Cardinal invariants of coset spaces

Abstract A topological space X is called a coset space if X is homeomorphic to a quotient space G / H of left cosets, for some closed subgroup H of a topological group G. In this paper, we investigate the cardinal invariants of coset spaces. We first show that if H is a closed neutral subgroup of a topological group G, then △ ( G / H ) = ψ ( G / H ) , w ( G / H ) = d ( G / H ) ⋅ χ ( G / H ) and w ( G / H ) = l ( G / H ) ⋅ χ ( G / H ) . We also prove that if H is a closed subgroup of a feathered topological group G, then (1) w ( G / H ) = d ( G / H ) ⋅ χ ( G / H ) and w ( G / H ) = l ( G / H ) ⋅ χ ( G / H ) ; (2) the quotient space G / H is metrizable if and only if G / H is first-countable.
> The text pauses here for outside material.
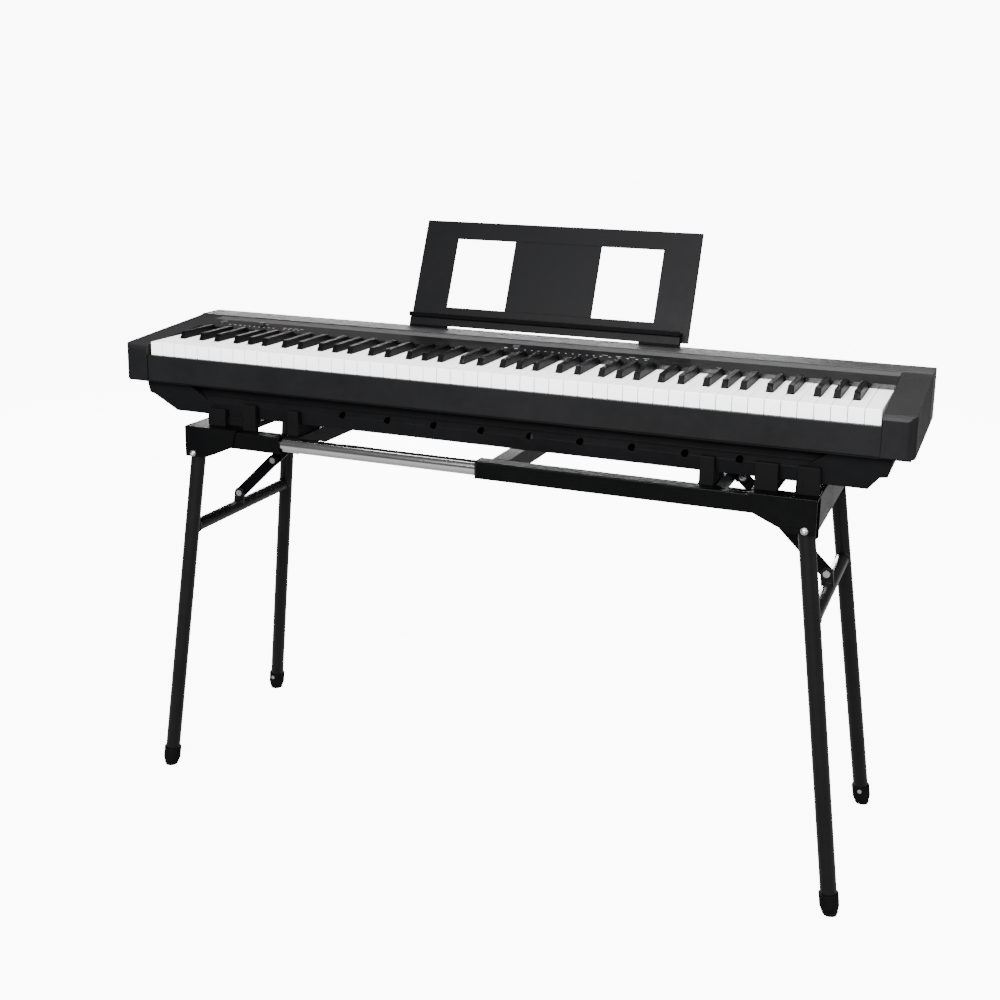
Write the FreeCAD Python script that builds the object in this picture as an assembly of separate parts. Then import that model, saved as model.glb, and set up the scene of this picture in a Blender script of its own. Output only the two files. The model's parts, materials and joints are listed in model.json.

At the end, we consider some applications of sp-networks in coset spaces. In particular, we show that if H is a closed neutral subgroup of a topological group G, then (1) s p n w ( G / H ) = d ( G / H ) ⋅ s p χ ( G / H ) ; (2) the quotient space G / H is metrizable if and only if G / H has countable sp-character.